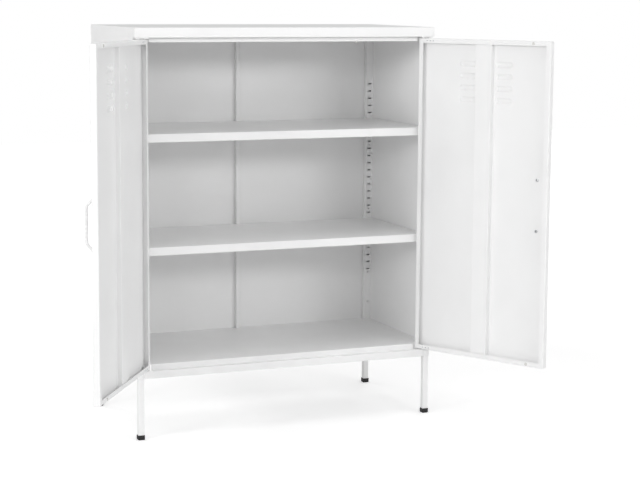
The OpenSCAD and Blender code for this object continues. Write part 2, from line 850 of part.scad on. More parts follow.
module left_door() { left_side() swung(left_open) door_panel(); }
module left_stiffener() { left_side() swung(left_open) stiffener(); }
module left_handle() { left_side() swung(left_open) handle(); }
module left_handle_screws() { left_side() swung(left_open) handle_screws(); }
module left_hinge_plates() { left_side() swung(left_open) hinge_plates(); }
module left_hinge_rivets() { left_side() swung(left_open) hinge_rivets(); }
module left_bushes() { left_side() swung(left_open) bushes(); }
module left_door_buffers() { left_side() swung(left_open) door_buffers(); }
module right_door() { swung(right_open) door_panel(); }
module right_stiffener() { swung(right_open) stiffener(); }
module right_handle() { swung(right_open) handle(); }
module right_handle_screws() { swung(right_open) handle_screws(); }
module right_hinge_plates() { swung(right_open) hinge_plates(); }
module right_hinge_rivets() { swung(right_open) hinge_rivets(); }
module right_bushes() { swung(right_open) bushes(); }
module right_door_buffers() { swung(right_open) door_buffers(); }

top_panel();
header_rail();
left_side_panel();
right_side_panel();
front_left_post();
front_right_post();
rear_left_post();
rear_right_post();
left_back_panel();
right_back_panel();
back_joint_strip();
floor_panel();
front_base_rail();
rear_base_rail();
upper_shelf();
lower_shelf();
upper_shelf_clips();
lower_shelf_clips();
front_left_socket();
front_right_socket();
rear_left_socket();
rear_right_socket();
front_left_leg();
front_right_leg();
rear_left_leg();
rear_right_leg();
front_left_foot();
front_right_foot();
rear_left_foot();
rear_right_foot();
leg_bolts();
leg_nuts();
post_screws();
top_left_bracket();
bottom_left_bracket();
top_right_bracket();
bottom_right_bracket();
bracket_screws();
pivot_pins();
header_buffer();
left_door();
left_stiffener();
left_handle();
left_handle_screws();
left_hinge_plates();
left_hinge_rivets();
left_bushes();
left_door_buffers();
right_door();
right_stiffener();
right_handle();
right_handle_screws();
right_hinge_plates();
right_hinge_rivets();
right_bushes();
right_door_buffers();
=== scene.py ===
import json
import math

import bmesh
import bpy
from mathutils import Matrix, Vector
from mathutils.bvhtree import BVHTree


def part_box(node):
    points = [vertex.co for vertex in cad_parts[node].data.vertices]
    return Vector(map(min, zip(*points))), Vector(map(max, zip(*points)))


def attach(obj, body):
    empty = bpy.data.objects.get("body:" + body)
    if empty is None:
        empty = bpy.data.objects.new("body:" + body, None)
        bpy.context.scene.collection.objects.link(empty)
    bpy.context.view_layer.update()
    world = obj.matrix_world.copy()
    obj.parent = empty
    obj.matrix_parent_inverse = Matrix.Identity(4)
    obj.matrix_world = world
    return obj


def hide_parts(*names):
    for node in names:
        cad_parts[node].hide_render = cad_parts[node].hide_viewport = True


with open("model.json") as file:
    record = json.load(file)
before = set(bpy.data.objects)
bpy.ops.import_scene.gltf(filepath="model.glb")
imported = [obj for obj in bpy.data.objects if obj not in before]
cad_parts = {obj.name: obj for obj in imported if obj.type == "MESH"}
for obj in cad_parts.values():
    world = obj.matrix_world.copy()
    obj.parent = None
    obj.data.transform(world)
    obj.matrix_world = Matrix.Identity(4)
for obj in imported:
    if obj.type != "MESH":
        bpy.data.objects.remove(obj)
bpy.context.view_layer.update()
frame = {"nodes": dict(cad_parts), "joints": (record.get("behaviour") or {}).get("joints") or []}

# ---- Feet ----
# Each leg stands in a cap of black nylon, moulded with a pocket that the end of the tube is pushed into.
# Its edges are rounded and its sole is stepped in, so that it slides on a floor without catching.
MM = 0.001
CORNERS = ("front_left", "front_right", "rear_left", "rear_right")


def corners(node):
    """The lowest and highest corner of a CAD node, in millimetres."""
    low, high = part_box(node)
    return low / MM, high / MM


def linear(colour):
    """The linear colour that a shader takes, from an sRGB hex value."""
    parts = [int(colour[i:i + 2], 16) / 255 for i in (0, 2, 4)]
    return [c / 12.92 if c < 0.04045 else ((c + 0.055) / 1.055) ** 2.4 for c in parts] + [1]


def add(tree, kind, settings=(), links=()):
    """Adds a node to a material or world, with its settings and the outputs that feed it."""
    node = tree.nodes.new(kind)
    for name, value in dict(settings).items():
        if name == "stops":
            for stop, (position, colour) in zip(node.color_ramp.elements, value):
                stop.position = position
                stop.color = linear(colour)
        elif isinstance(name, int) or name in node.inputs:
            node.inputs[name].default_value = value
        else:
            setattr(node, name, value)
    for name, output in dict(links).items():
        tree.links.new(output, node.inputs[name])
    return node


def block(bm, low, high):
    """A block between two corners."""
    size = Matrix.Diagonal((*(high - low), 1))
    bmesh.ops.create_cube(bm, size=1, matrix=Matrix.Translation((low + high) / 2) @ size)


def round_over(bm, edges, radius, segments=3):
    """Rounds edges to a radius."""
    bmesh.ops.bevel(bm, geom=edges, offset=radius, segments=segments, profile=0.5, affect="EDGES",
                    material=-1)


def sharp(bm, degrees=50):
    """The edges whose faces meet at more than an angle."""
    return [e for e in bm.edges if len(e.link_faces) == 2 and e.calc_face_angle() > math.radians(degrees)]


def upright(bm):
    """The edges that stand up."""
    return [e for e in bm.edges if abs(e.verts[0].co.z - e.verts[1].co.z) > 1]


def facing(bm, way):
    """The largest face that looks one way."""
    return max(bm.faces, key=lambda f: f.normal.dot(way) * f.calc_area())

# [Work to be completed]
Write the listing out again, exactly as shown above.

# [Output for this exercise]
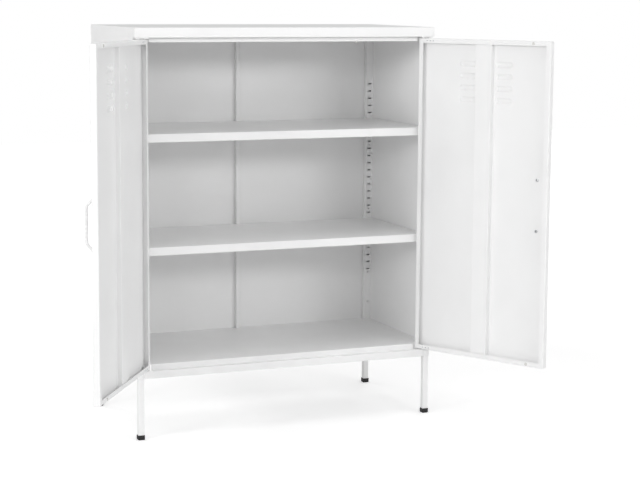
The OpenSCAD and Blender code for this object continues. Write part 2, from line 850 of part.scad on. More parts follow.
module left_door() { left_side() swung(left_open) door_panel(); }
module left_stiffener() { left_side() swung(left_open) stiffener(); }
module left_handle() { left_side() swung(left_open) handle(); }
module left_handle_screws() { left_side() swung(left_open) handle_screws(); }
module left_hinge_plates() { left_side() swung(left_open) hinge_plates(); }
module left_hinge_rivets() { left_side() swung(left_open) hinge_rivets(); }
module left_bushes() { left_side() swung(left_open) bushes(); }
module left_door_buffers() { left_side() swung(left_open) door_buffers(); }
module right_door() { swung(right_open) door_panel(); }
module right_stiffener() { swung(right_open) stiffener(); }
module right_handle() { swung(right_open) handle(); }
module right_handle_screws() { swung(right_open) handle_screws(); }
module right_hinge_plates() { swung(right_open) hinge_plates(); }
module right_hinge_rivets() { swung(right_open) hinge_rivets(); }
module right_bushes() { swung(right_open) bushes(); }
module right_door_buffers() { swung(right_open) door_buffers(); }

top_panel();
header_rail();
left_side_panel();
right_side_panel();
front_left_post();
front_right_post();
rear_left_post();
rear_right_post();
left_back_panel();
right_back_panel();
back_joint_strip();
floor_panel();
front_base_rail();
rear_base_rail();
upper_shelf();
lower_shelf();
upper_shelf_clips();
lower_shelf_clips();
front_left_socket();
front_right_socket();
rear_left_socket();
rear_right_socket();
front_left_leg();
front_right_leg();
rear_left_leg();
rear_right_leg();
front_left_foot();
front_right_foot();
rear_left_foot();
rear_right_foot();
leg_bolts();
leg_nuts();
post_screws();
top_left_bracket();
bottom_left_bracket();
top_right_bracket();
bottom_right_bracket();
bracket_screws();
pivot_pins();
header_buffer();
left_door();
left_stiffener();
left_handle();
left_handle_screws();
left_hinge_plates();
left_hinge_rivets();
left_bushes();
left_door_buffers();
right_door();
right_stiffener();
right_handle();
right_handle_screws();
right_hinge_plates();
right_hinge_rivets();
right_bushes();
right_door_buffers();
=== scene.py ===
import json
import math

import bmesh
import bpy
from mathutils import Matrix, Vector
from mathutils.bvhtree import BVHTree


def part_box(node):
    points = [vertex.co for vertex in cad_parts[node].data.vertices]
    return Vector(map(min, zip(*points))), Vector(map(max, zip(*points)))


def attach(obj, body):
    empty = bpy.data.objects.get("body:" + body)
    if empty is None:
        empty = bpy.data.objects.new("body:" + body, None)
        bpy.context.scene.collection.objects.link(empty)
    bpy.context.view_layer.update()
    world = obj.matrix_world.copy()
    obj.parent = empty
    obj.matrix_parent_inverse = Matrix.Identity(4)
    obj.matrix_world = world
    return obj


def hide_parts(*names):
    for node in names:
        cad_parts[node].hide_render = cad_parts[node].hide_viewport = True


with open("model.json") as file:
    record = json.load(file)
before = set(bpy.data.objects)
bpy.ops.import_scene.gltf(filepath="model.glb")
imported = [obj for obj in bpy.data.objects if obj not in before]
cad_parts = {obj.name: obj for obj in imported if obj.type == "MESH"}
for obj in cad_parts.values():
    world = obj.matrix_world.copy()
    obj.parent = None
    obj.data.transform(world)
    obj.matrix_world = Matrix.Identity(4)
for obj in imported:
    if obj.type != "MESH":
        bpy.data.objects.remove(obj)
bpy.context.view_layer.update()
frame = {"nodes": dict(cad_parts), "joints": (record.get("behaviour") or {}).get("joints") or []}

# ---- Feet ----
# Each leg stands in a cap of black nylon, moulded with a pocket that the end of the tube is pushed into.
# Its edges are rounded and its sole is stepped in, so that it slides on a floor without catching.
MM = 0.001
CORNERS = ("front_left", "front_right", "rear_left", "rear_right")


def corners(node):
    """The lowest and highest corner of a CAD node, in millimetres."""
    low, high = part_box(node)
    return low / MM, high / MM


def linear(colour):
    """The linear colour that a shader takes, from an sRGB hex value."""
    parts = [int(colour[i:i + 2], 16) / 255 for i in (0, 2, 4)]
    return [c / 12.92 if c < 0.04045 else ((c + 0.055) / 1.055) ** 2.4 for c in parts] + [1]


def add(tree, kind, settings=(), links=()):
    """Adds a node to a material or world, with its settings and the outputs that feed it."""
    node = tree.nodes.new(kind)
    for name, value in dict(settings).items():
        if name == "stops":
            for stop, (position, colour) in zip(node.color_ramp.elements, value):
                stop.position = position
                stop.color = linear(colour)
        elif isinstance(name, int) or name in node.inputs:
            node.inputs[name].default_value = value
        else:
            setattr(node, name, value)
    for name, output in dict(links).items():
        tree.links.new(output, node.inputs[name])
    return node


def block(bm, low, high):
    """A block between two corners."""
    size = Matrix.Diagonal((*(high - low), 1))
    bmesh.ops.create_cube(bm, size=1, matrix=Matrix.Translation((low + high) / 2) @ size)


def round_over(bm, edges, radius, segments=3):
    """Rounds edges to a radius."""
    bmesh.ops.bevel(bm, geom=edges, offset=radius, segments=segments, profile=0.5, affect="EDGES",
                    material=-1)


def sharp(bm, degrees=50):
    """The edges whose faces meet at more than an angle."""
    return [e for e in bm.edges if len(e.link_faces) == 2 and e.calc_face_angle() > math.radians(degrees)]


def upright(bm):
    """The edges that stand up."""
    return [e for e in bm.edges if abs(e.verts[0].co.z - e.verts[1].co.z) > 1]


def facing(bm, way):
    """The largest face that looks one way."""
    return max(bm.faces, key=lambda f: f.normal.dot(way) * f.calc_area())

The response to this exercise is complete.